By some estimates, more than $300 billion in state funds, mainly from oil exports, have been plundered by corrupt officials and politicians over the last decade, with no one ever taken to court.

The elections are taking place against a worrying surge in violence.

This includes repeated Christian-Muslim massacres in the central region of a country whose 150 million population is roughly divided equally between the Christian south, where the oil is, and the Muslim north, and bombings linked to the southern oil fields insurgency.

"Politicians and their sponsors habitually exploit violent groups and social divisions to win elections," the ICG observed.

"A number of incumbent governors face bruising contests and the threat of bloodshed hangs over many states," particularly in the oil-rich south.

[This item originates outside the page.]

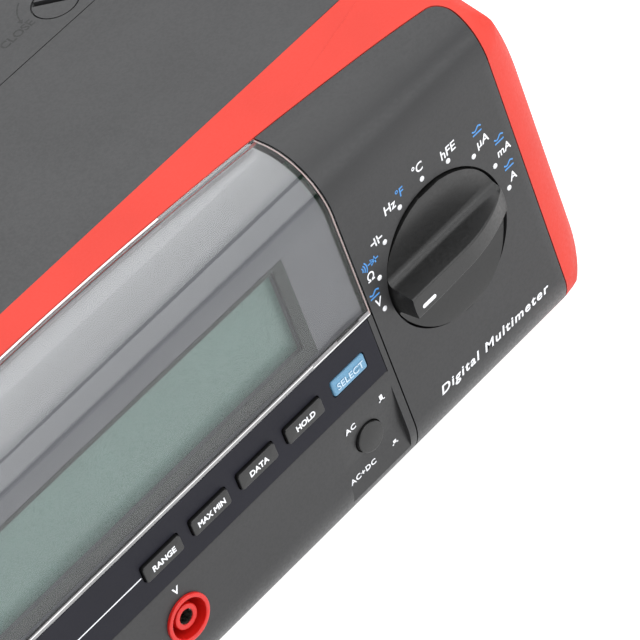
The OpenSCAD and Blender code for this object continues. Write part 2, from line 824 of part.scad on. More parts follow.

The Financial Times noted in January that over the last four years more than $30 billion has vanished from the Excess Crude Account, into which windfall revenue is fed when oil prices are high. It said officials and analysts estimated that $7 billion of that had flowed out of the ECA in 2010.

"The way Nigeria manages windfall revenues when oil prices soar has been a continuous source of friction and intrigue since the days of military rule" that end in 1999, the Financial Times observed.

With little oversight, "the problem is no one in government has been either willing or able to put a finger on exactly how much has gone in and out of the account, now close to empty … and how exactly it has been spent."

U.S. diplomatic cables released by WikiLeaks in December reveal that Nigerian security forces are ineffective in countering attacks on oil installations in the delta and are often involved in dubious oil deals themselves.

The documents filed by the U.S. Embassy in Abuja, Nigeria's administrative capital, also indicate that government officials demand millions of dollars in kickbacks.

One cable dated March 2009, said, "Shell and Total recently revealed they were forced to loan their Nigerian partners billions of dollars at well below market rates to support ongoing joint venture operations."

Another oil company alleged that high-ranking Nigerian officials demanded millions in bribes for rights to load tankers.